I haven't built that forcing function yet. I keep building more infrastructure instead. The irony is not lost on me.

The 30% Ratio

Across ten recent workflow sessions spanning two endpoint tasks, three of those sessions were pure reflection and analysis. No code written, no tests run — just agents reviewing what happened in the previous cycle, extracting patterns, and updating their working memory.

Thirty percent of compute spent on looking backward rather than pushing forward.

That ratio felt wrong at first. It felt like waste. But those reflection sessions are what close the learning loop. Without them, each workflow starts from zero. With them, the dev agent arrives knowing which files are error-prone, the QA agent arrives knowing which review patterns caught real bugs, and the analyst arrives knowing which extractions produced useful forward hooks.

The invisible infrastructure isn't just heartbeats and polling loops. It's the time spent not producing — the pause between cycles where the system digests what it did and prepares for what comes next. That pause is the difference between a batch job and a learning system.

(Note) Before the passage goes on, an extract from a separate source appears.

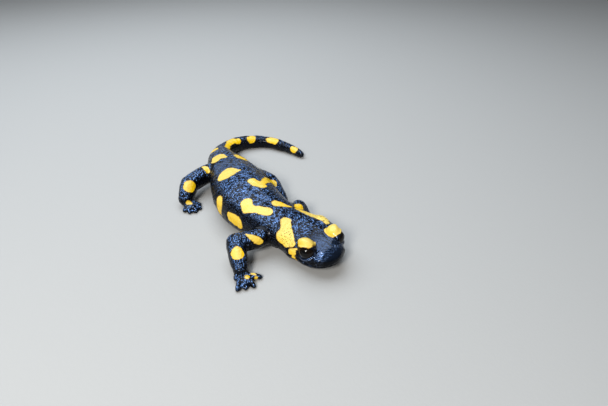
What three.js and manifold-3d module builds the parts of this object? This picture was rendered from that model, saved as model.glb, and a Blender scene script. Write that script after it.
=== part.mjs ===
// A fire salamander (Salamandra salamandra), life size, as a still museum model.
// It crouches in mid-step: belly and tail on the floor, trunk bowed to its right, head a little raised,
// right legs out to the side, left hind leg drawn forward, and the tail curled round to its left.
// Millimetres. +X runs from the pelvis to the head, +Y to the animal's left, +Z up, floor at z = 0.
import * as THREE from 'three';
import { mergeVertices } from 'three/addons/utils/BufferGeometryUtils.js';
import Module from 'manifold-3d';

const wasm = await Module();
wasm.setup();

// ---------------------------------------------------------------- driving dimensions

const GAP = 0.3; // between neighbouring pieces
const WELD = 0.01; // slivers that a cut leaves are thinner than this, and close up
const SNOUT_ROUND = 8.6; // length over which the blunt snout reaches its full width
const TAIL_ROUND = 3.4; // the same at the tail's tip
const SECTION_SIDES = 0.9; // exponents of the body's section: 1 is an ellipse, less is squarer
const SECTION_BELLY = 0.8;

// The body from the snout to the tail's tip: the middle of the section, its half width,
// its height above and depth below the middle, and how many degrees its left side is rolled up,
// as the animal cocks its head.
const BODY = [
  { name: 'snout', at: [36.2, 7.9, 6.8], side: 8.3, up: 3.6, down: 5.4, roll: 5.0 },
  { name: 'eyes', at: [27.0, 7.9, 7.0], side: 9.3, up: 4.0, down: 5.9, roll: 5.0 },
  { name: 'cheek', at: [20.5, 7.8, 7.0], side: 11.0, up: 4.4, down: 6.8, roll: 4.5 },
  { name: 'neck', at: [13.5, 5.8, 7.2], side: 10.1, up: 4.9, down: 6.7, roll: 2.0 },
  { name: 'shoulder', at: [7.0, 2.9, 7.6], side: 10.4, up: 6.2, down: 7.3, roll: 0 },
  { name: 'chest', at: [-3.0, 0.4, 8.0], side: 11.9, up: 7.9, down: 7.9, roll: 0 },
  { name: 'belly', at: [-14.0, 0.2, 8.2], side: 12.9, up: 8.4, down: 8.6, roll: 0 },
  { name: 'loin', at: [-27.0, 3.0, 8.0], side: 12.0, up: 7.7, down: 8.3, roll: 0 },
  { name: 'pelvis', at: [-39.0, 5.5, 7.2], side: 10.0, up: 6.2, down: 6.4, roll: 0 },
  { name: 'vent', at: [-50.2, 7.3, 6.3], side: 7.9, up: 5.5, down: 5.8, roll: 0 },
  { name: 'tail root', at: [-59.4, 10.4, 5.1], side: 5.3, up: 4.6, down: 5.0, roll: 0 },
  { name: 'first bend', at: [-65.6, 15.8, 4.1], side: 4.0, up: 3.7, down: 4.2, roll: 0 },
  { name: 'outer bend', at: [-69.0, 25.2, 3.6], side: 3.4, up: 3.4, down: 3.7, roll: 0 },
  { name: 'mid tail', at: [-64.8, 37.0, 3.0], side: 2.9, up: 2.9, down: 3.1, roll: 0 },
  { name: 'thin tail', at: [-54.5, 43.6, 2.6], side: 2.5, up: 2.5, down: 2.7, roll: 0 },
  { name: 'tail tip', at: [-42.0, 47.3, 1.8], side: 1.8, up: 1.7, down: 1.9, roll: 0 },
];

// The pieces of the body, and how far along it each one ends, in mm from the snout.
const PIECES = [
  { name: 'head', ends: 22 },
  { name: 'neck', ends: 30 },
  { name: 'trunk_front', ends: 53 },
  { name: 'trunk_rear', ends: 78 },
  { name: 'tail_root', ends: 98 },
  { name: 'tail_bend', ends: 124 },
  { name: 'tail_end', ends: Infinity },
];

// On the head: distances back from the snout's tip, out from the midline, and above the floor.
const EYE = { back: 8.1, out: 6.1, height: 9.1, radius: 3.1 };
const LID = { back: 8.9, out: 6.5, height: 10.7, size: [3.5, 3.3, 2.8] };
const EYE_ROLL = 2; // degrees that the left eye and lid are rolled up over the right ones
const PAROTOID = { back: 16.9, out: 6.9, height: 8.2, size: [6.2, 3.2, 2.8] };
const MOUTH = { height: 5.4, slope: 0.06, corner: 14.5 };

// Each leg: the points its bones run through and its half thickness at each.
// Its palm lies further on in the foot's heading. Toes spread from the palm's middle:
// their directions in degrees from +X towards +Y, and their lengths.
const LEGS = {
  fore_right: {
    joints: [[8.5, -1.0, 7.0], [10.6, -8.2, 7.1], [8.4, -16.3, 7.3], [17.6, -19.4, 3.2]],
    thick: [3.4, 3.3, 3.5, 2.8],
    foot: { heading: -12, ahead: 2.0, size: [2.8, 3.3, 1.5] },
    toes: [[-44, 6.2], [-16, 5.6], [14, 6.3], [60, 6.6]],
  },
  fore_left: {
    joints: [[8.4, 4.0, 7.0], [6.4, 10.0, 7.7], [2.8, 14.8, 7.7], [6.4, 16.0, 3.2]],
    thick: [3.4, 3.3, 3.1, 2.4],
    foot: { heading: 10, ahead: 1.8, size: [2.6, 2.7, 1.5] },
    toes: [[50, 5.0], [18, 6.0], [-12, 5.6], [-44, 4.4]],
  },
  hind_right: {
    joints: [[-43.0, 3.0, 6.8], [-43.0, -4.4, 7.2], [-39.3, -14.5, 7.2], [-35.2, -18.5, 3.2]],
    thick: [4.2, 4.0, 3.8, 3.1],
    foot: { heading: 20, ahead: 2.6, size: [3.2, 3.0, 1.5] },
    toes: [[-58, 4.6], [-26, 5.4], [2, 5.8], [32, 5.4], [66, 4.4]],
  },
  hind_left: {
    joints: [[-42.0, 8.0, 6.4], [-36.8, 11.2, 6.4], [-19.6, 14.6, 8.2], [-11.4, 15.4, 3.2]],
    thick: [4.0, 3.6, 3.7, 2.7],
    foot: { heading: 6, ahead: 2.4, size: [3.2, 3.0, 1.5] },
    toes: [[66, 4.0], [36, 5.2], [10, 5.8], [-16, 5.4], [-50, 4.0]],
  },
};
const TOE = { root: 1.2, tip: 0.85, knuckle: 1.3, low: 0.4 }; // half thicknesses, and heights of its middle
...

Most teams building with agents optimize ruthlessly for throughput. More tasks per hour, more code per cycle, more output per dollar. The coordination overhead gets squeezed, the reflection phases get cut, and the system runs faster while learning nothing. The agents become very efficient at repeating the same mistakes.

The infrastructure you can't see — the polling that carries synchronization, the conventions that emerge from repetition, the reflection time that feeds the next cycle — is the infrastructure that actually compounds. Everything visible is just the fast layer. The slow layer, the one that changes behavior rather than producing artifacts, lives in the gaps between the work.

Build the gaps on purpose. They're load-bearing.